| SHORT TASK |
Extract every line below, verbatim.
● ● ● ●
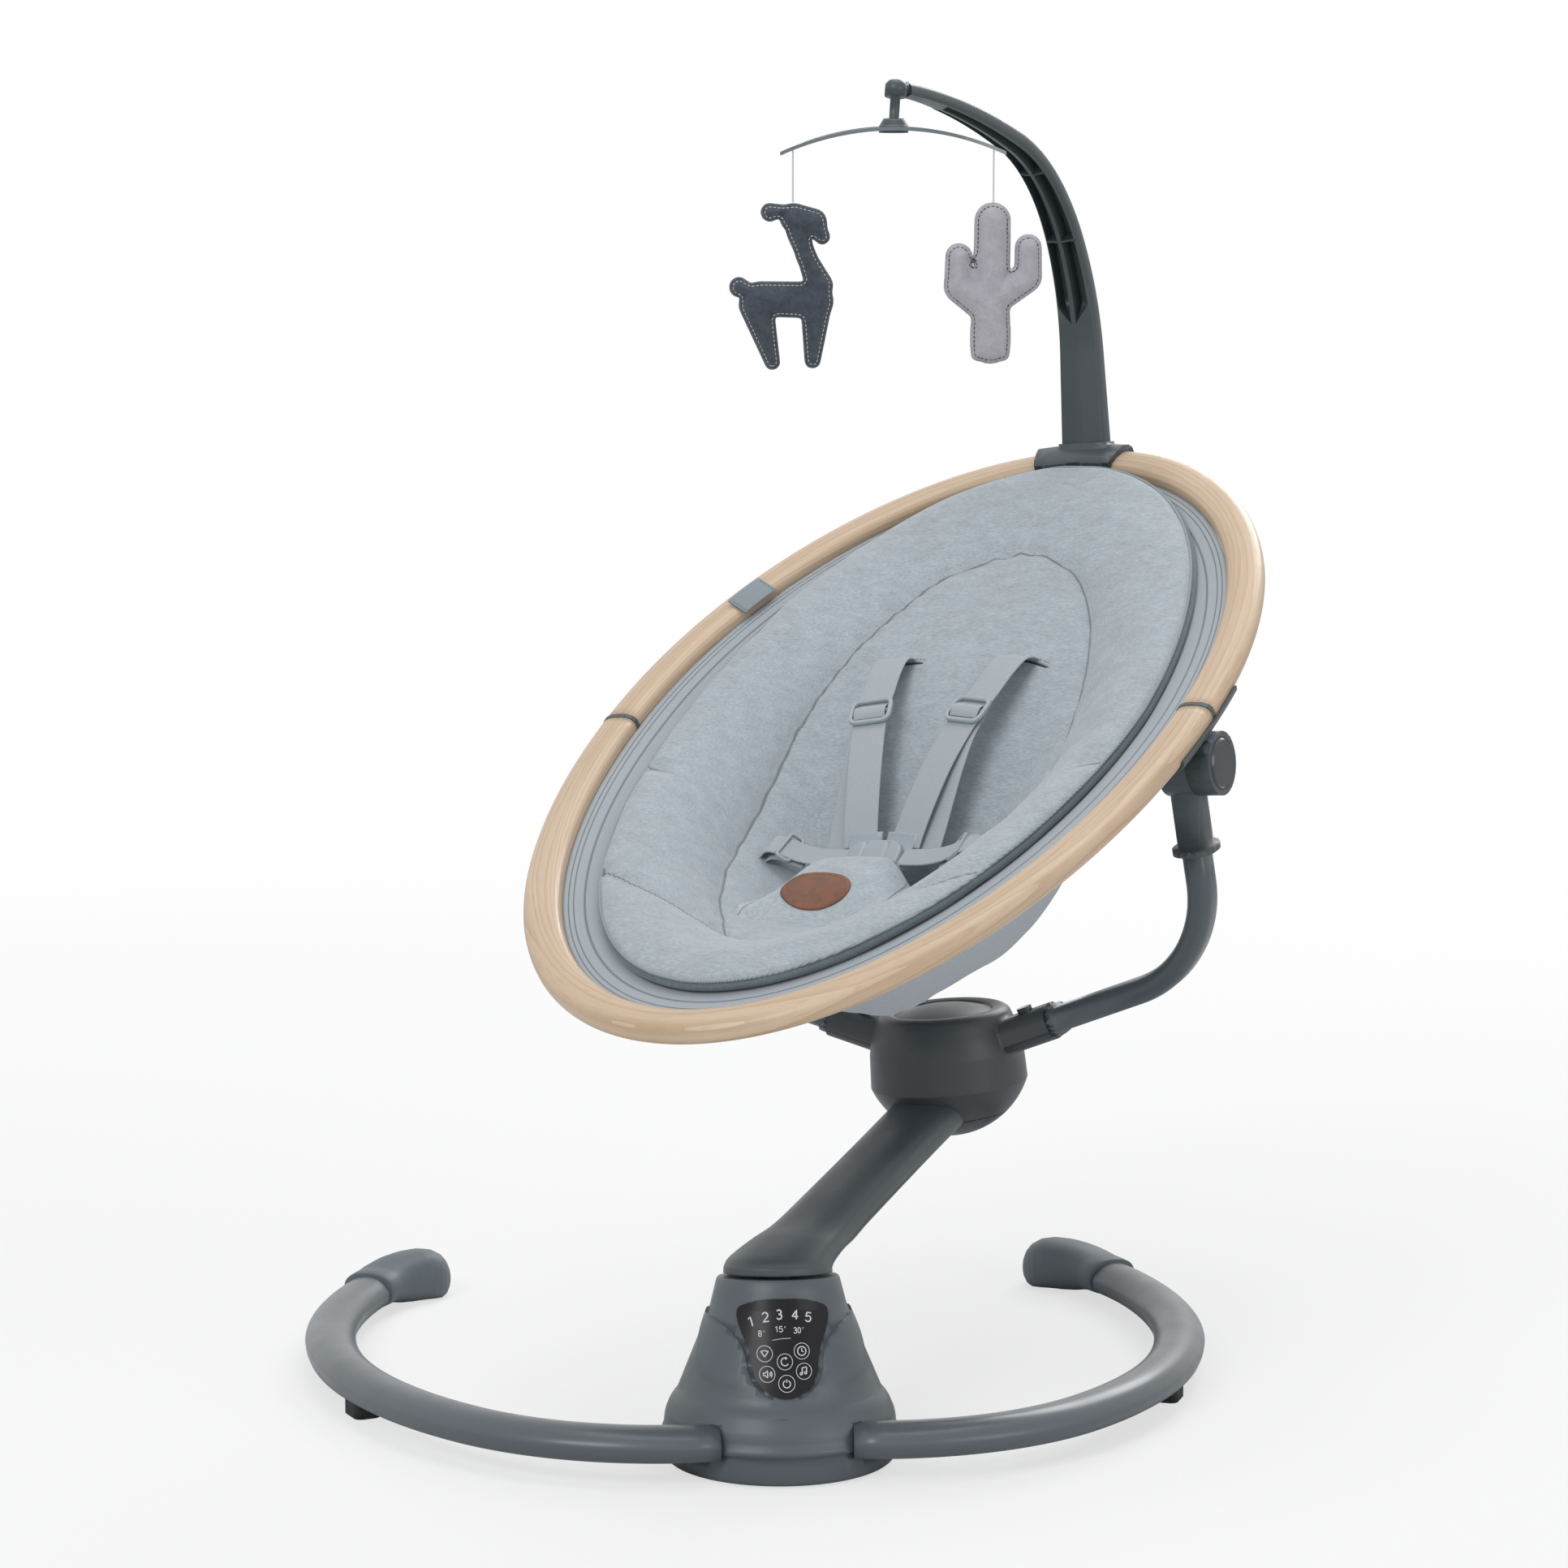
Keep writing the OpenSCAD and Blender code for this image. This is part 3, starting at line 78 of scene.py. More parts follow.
# %% Helpers for finishes
def colour(r, g, b):
    """An ordinary screen colour from 0 to 255 as the linear colour a shader wants."""
    return tuple((c / 12.92 if c <= 0.04045 else ((c + 0.055) / 1.055) ** 2.4)
                 for c in (r / 255, g / 255, b / 255)) + (1,)

class Finish:
    """A material under construction: its node tree, its shader and short ways to add nodes."""
    def __init__(self, name):
        self.material = bpy.data.materials.new(name)
        self.material.use_nodes = True
        self.tree = self.material.node_tree
        self.shader = self.tree.nodes["Principled BSDF"]

    def add(self, kind, settings=None, **sockets):
        node = self.tree.nodes.new("ShaderNode" + kind)
        for key, value in (settings or {}).items():
            setattr(node, key, value)
        for key, value in sockets.items():
            self.put(node, key.replace("_", " "), value)
        return node

    def put(self, node, socket, value):
        target = node.inputs[int(socket)] if socket.isdigit() else node.inputs[socket]
        if isinstance(value, bpy.types.NodeSocket):
            self.tree.links.new(value, target)
        else:
            target.default_value = value

    def math(self, operation, a, b=0.0, c=0.0):
        node = self.add("Math", {"operation": operation})
        for i, value in enumerate((a, b, c)):
            self.put(node, str(i), value)
        return node.outputs[0]

    def place(self, scale=(1, 1, 1), turn=(0, 0, 0)):
        """Object coordinates, turned and stretched: metres on the real object."""
        where = self.add("TexCoord").outputs["Object"]
        return self.add("Mapping", Vector=where, Rotation=turn, Scale=scale).outputs[0]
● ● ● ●
| FINAL ANSWER |
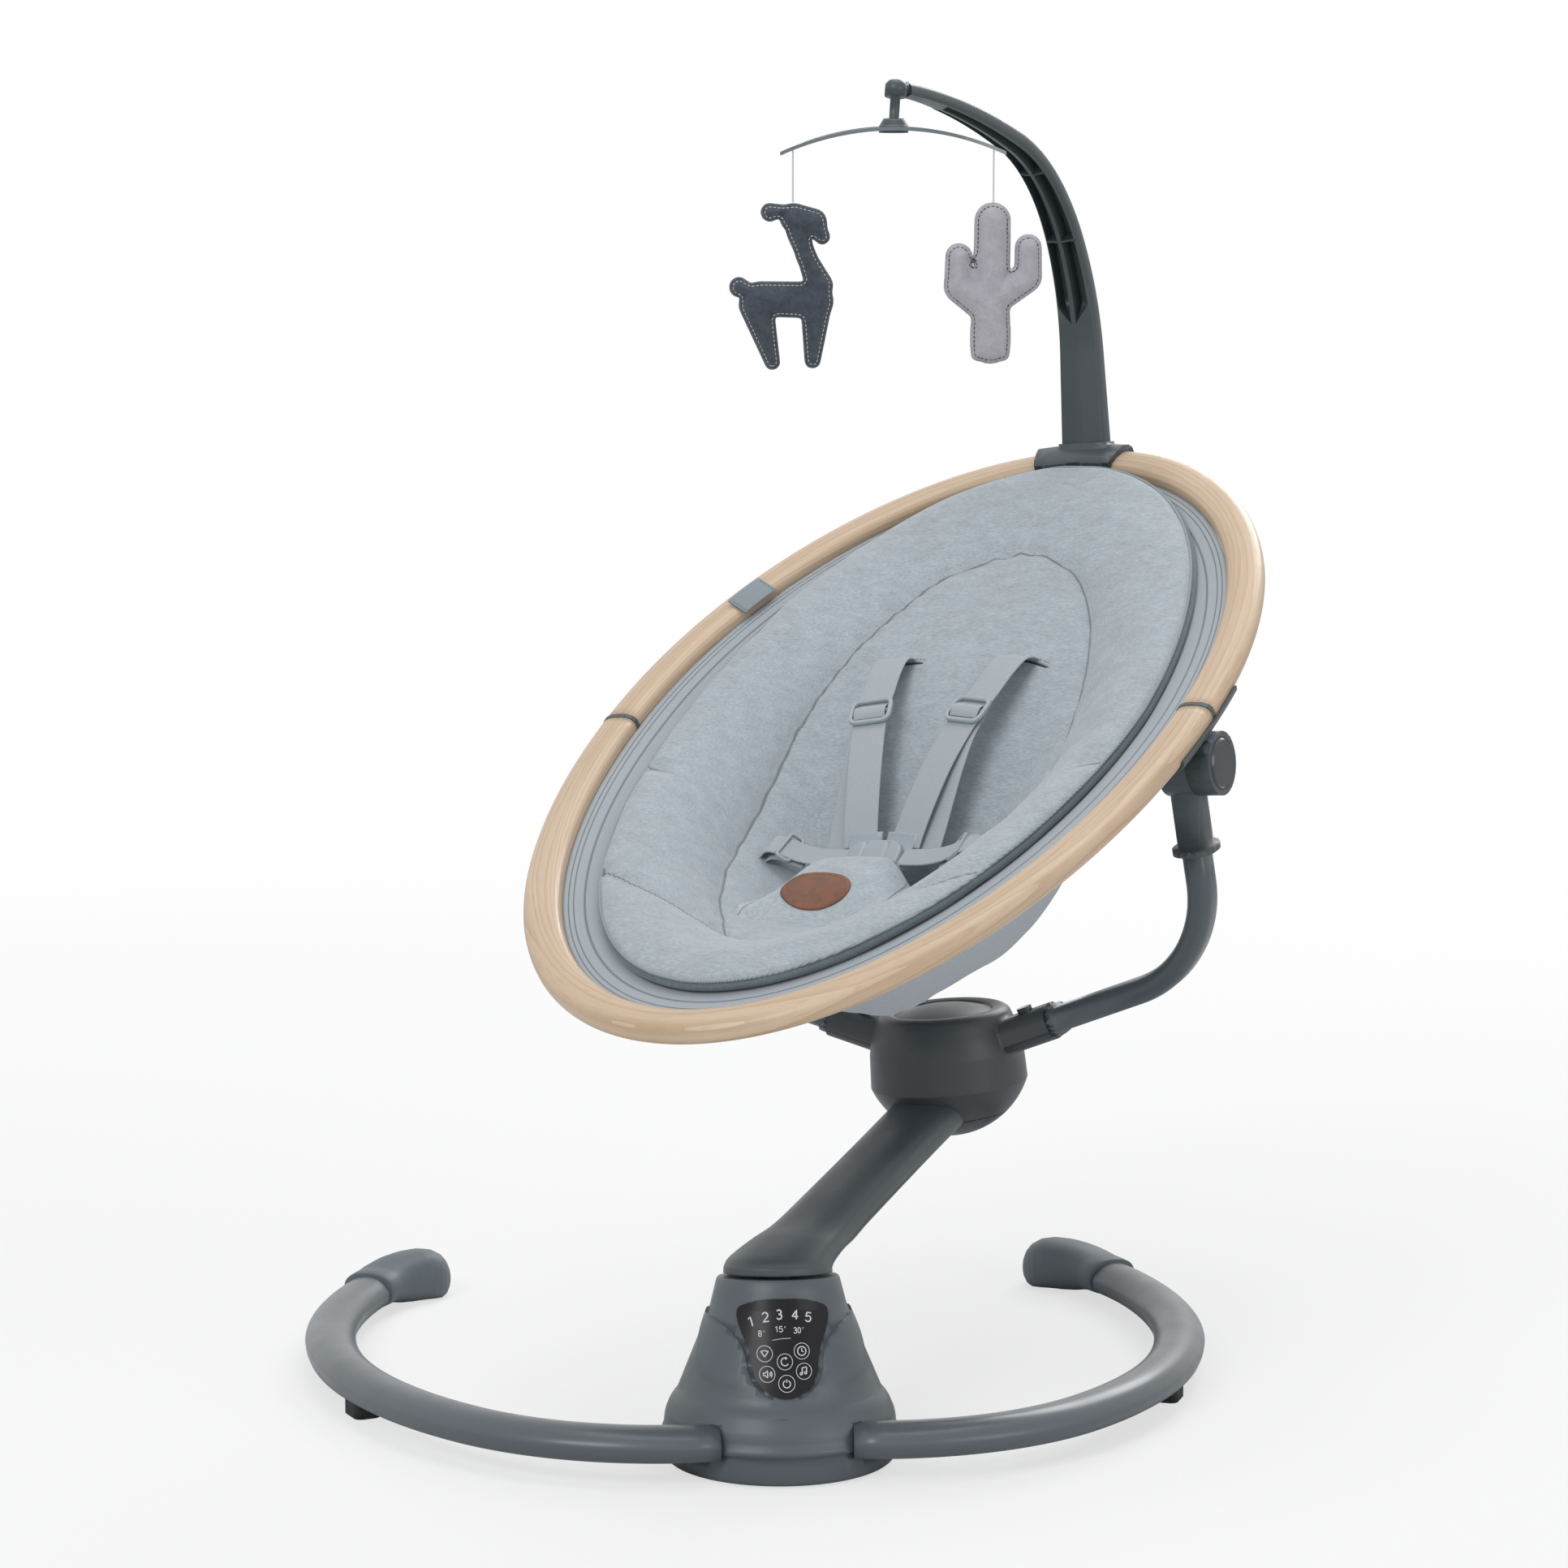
Keep writing the OpenSCAD and Blender code for this image. This is part 3, starting at line 78 of scene.py. More parts follow.
# %% Helpers for finishes
def colour(r, g, b):
    """An ordinary screen colour from 0 to 255 as the linear colour a shader wants."""
    return tuple((c / 12.92 if c <= 0.04045 else ((c + 0.055) / 1.055) ** 2.4)
                 for c in (r / 255, g / 255, b / 255)) + (1,)

class Finish:
    """A material under construction: its node tree, its shader and short ways to add nodes."""
    def __init__(self, name):
        self.material = bpy.data.materials.new(name)
        self.material.use_nodes = True
        self.tree = self.material.node_tree
        self.shader = self.tree.nodes["Principled BSDF"]

    def add(self, kind, settings=None, **sockets):
        node = self.tree.nodes.new("ShaderNode" + kind)
        for key, value in (settings or {}).items():
            setattr(node, key, value)
        for key, value in sockets.items():
            self.put(node, key.replace("_", " "), value)
        return node

    def put(self, node, socket, value):
        target = node.inputs[int(socket)] if socket.isdigit() else node.inputs[socket]
        if isinstance(value, bpy.types.NodeSocket):
            self.tree.links.new(value, target)
        else:
            target.default_value = value

    def math(self, operation, a, b=0.0, c=0.0):
        node = self.add("Math", {"operation": operation})
        for i, value in enumerate((a, b, c)):
            self.put(node, str(i), value)
        return node.outputs[0]

    def place(self, scale=(1, 1, 1), turn=(0, 0, 0)):
        """Object coordinates, turned and stretched: metres on the real object."""
        where = self.add("TexCoord").outputs["Object"]
        return self.add("Mapping", Vector=where, Rotation=turn, Scale=scale).outputs[0]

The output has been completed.